Fuzzy communitarianism was not the solution she had in mind, as her next sentence makes clear: “History teaches us that democratic power is not given to the dispossessed; it is achieved through their own struggle.” Here the influence of “The Two Souls of Socialism” seems quite clear. (Probably that of Marvin as well, though only Draper is cited in the footnotes.)
"Looking back over my history of wearing political buttons,” Betty writes in her memoir, “is an interesting way to view my political education. In 1936 I wore a sunflower button for [Republican presidential candidate] Alf Landon. In 1952 I wore a button for Adlai Stevenson. In the 1960s, I wore a peace button against the Vietnam War. I don’t remember how we got it, but Marvin and I owned a black anarchist flag with the anarchist A on it. In 2011, I wore an Occupy Boston button.”
Betty once quoted a passage from Hannah Arendt that might serve to sum up the perspective that took shape across the seventy years of her steady movement leftward:
[E]quality, in contrast to all that is involved in mere existence, is not given us, but is the result of human organization insofar as it is guided by the principle of justice. We are not born equal; we become equal as members of a group on the strength of our decision to guarantee ourselves mutually equal rights.
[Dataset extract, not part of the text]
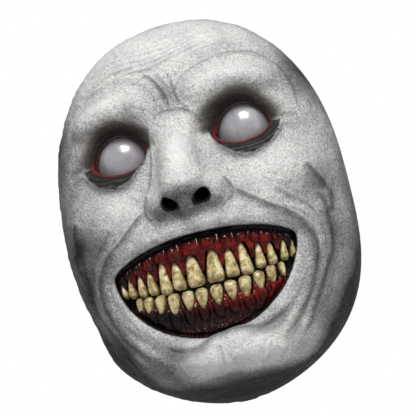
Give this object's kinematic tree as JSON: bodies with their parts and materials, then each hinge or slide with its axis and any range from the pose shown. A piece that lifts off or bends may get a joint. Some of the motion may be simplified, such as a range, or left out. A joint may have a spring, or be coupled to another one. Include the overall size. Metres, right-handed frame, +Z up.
{
  "type": "latex halloween mask",
  "caption": "Hollow latex ghoul face mask with domed blank eyes, bared separate teeth in raw gums, and a riveted elastic head strap.",
  "frame": {"origin": "centre of the open back, in the plane of the rim, at eye level", "axes": "+Z up, the face looks along -Y and the wearer's head comes in along -Y, +X to the right of someone facing the mask"},
  "size_m": [0.199, 0.1454, 0.2668],
  "materials": {
    "latex_skin": "matt, airbrushed charcoal shading",
    "eye_plastic": "milky gloss",
    "lid_latex": "wet gloss",
    "gum_latex": "wet gloss",
    "tooth_resin": "stained gloss",
    "screen_fabric": "black gauze",
    "elastic_webbing": "woven black elastic",
    "tab_leather": "grained matt",
    "rivet_steel": "satin nickel"
  },
  "bodies": {
    "mask": {"face_skin": "latex_skin", "upper_gum": "gum_latex", "lower_gum": "gum_latex", "mouth_screen": "screen_fabric", "eye_dome_right": "eye_plastic", "eye_seal_right": "lid_latex", "strap_tab_right": "tab_leather", "rivet_right": "rivet_steel", "rivet_washer_right": "rivet_steel", "eye_dome_left": "eye_plastic", "eye_seal_left": "lid_latex", "strap_tab_left": "tab_leather", "rivet_left": "rivet_steel", "rivet_washer_left": "rivet_steel", "upper_central_incisor_right": "tooth_resin", "upper_central_incisor_left": "tooth_resin", "upper_lateral_incisor_right": "tooth_resin", "upper_lateral_incisor_left": "tooth_resin", "upper_canine_right": "tooth_resin", "upper_canine_left": "tooth_resin", "upper_first_premolar_right": "tooth_resin", "upper_first_premolar_left": "tooth_resin", "upper_second_premolar_right": "tooth_resin", "upper_second_premolar_left": "tooth_resin", "upper_first_molar_right": "tooth_resin", "upper_first_molar_left": "tooth_resin", "upper_second_molar_right": "tooth_resin", "upper_second_molar_left": "tooth_resin", "lower_central_incisor_right": "tooth_resin", "lower_central_incisor_left": "tooth_resin", "lower_lateral_incisor_right": "tooth_resin", "lower_lateral_incisor_left": "tooth_resin", "lower_canine_right": "tooth_resin", "lower_canine_left": "tooth_resin", "lower_first_premolar_right": "tooth_resin", "lower_first_premolar_left": "tooth_resin", "lower_second_premolar_right": "tooth_resin", "lower_second_premolar_left": "tooth_resin", "lower_first_molar_right": "tooth_resin", "lower_first_molar_left": "tooth_resin"},
    "strap": {"elastic_strap": "elastic_webbing"}
  },
  "joints": [
    {"name": "strap_swing", "type": "hinge", "parent": "mask", "child": "strap", "pos_m": [0, 0.01, 0.008], "axis": [1, 0, 0], "range_deg": [-75, 75]}
  ]
}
For Betty this seems to have been not a doctrine but a pledge. Like Marvin, she was in it for the long haul. They devoted most of their eighties to New Politics—in solidarity with its aims, of course, but also in tribute to their longtime friends, the late Phyllis and Julius Jacobson, who founded the magazine. Only someone who has been trapped in a room with the editorial board of a socialist journal can imagine what Marvin and Betty put themselves through by taking the helm. We will always be grateful to them for it, and hope the generation that took its first political steps during Occupy will learn to see in her an inspiration and a standard of the commitment to expect from themselves.